Traditional data governance was built around regulatory compliance ensuring data was handled correctly for reporting and audit purposes. AI workloads introduce governance requirements that compliance-focused frameworks were not designed to address: agent access controls, output accountability, model data provenance, drift detection, and bias monitoring.
These requirements must be designed into the system architecture from the start. Retrofitting governance after an AI system is live is rarely effective, and the cost of a compliance failure or a consequential AI error after launch is significantly higher than the cost of building governance in from day one.
Machine learning data preparation: the step most teams rush
Machine learning data preparation is where the quality of the data foundation becomes immediately visible. Models are sensitive to the quality, distribution, and structure of their training and retrieval data in ways that are genuinely difficult to predict in advance.
The standard approach that works uses three layers. Raw ingested data enters the Bronze layer as-is from source systems no transformation, full fidelity, lineage tracking begins here. Validated and standardised data moves to the Silver layer, where quality gates are applied and governance controls enforced. Feature-engineered, AI-ready assets live in the Gold layer structured for retrieval, validated for distribution and bias, optimised for the specific AI use cases that will consume them.
Only Gold-layer data is consumed by AI systems in production. That rule is not optional it is what keeps production systems reliable over time.

A practical data readiness checklist
Before committing significant budget to AI model development, run through this checklist. If more than three items are unanswered or incomplete, the project carries meaningful data risk that should be resolved first.

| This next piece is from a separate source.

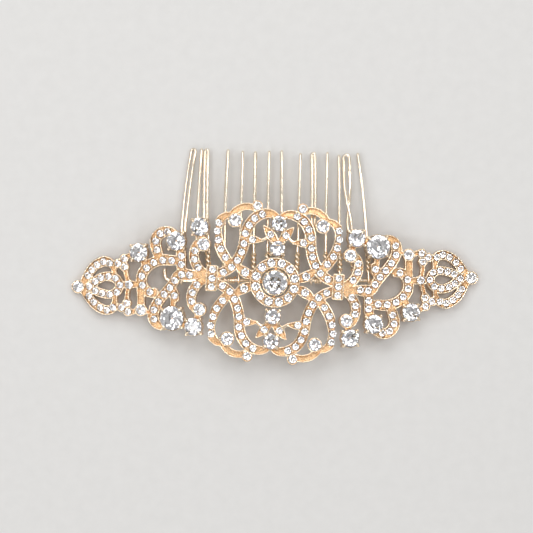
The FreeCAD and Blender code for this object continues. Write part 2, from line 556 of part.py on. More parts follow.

- All relevant data sources identified and mapped
- Data ownership assigned at the domain and asset level
- Data quality baseline assessed against AI use case requirements
- Pipeline infrastructure supports the required ingestion frequency
- Governance policy covers agent access, output accountability, and audit logging
- Bronze-Silver-Gold layered architecture in place
- Training and retrieval data validated for distribution and bias
- Monitoring in place to detect quality degradation and distribution drift
Data foundation is not overhead. It is the multiplier that determines what return your AI investment actually delivers. The organisations that consistently get strong results from AI are, without exception, the ones that built the data layer properly before they built the models.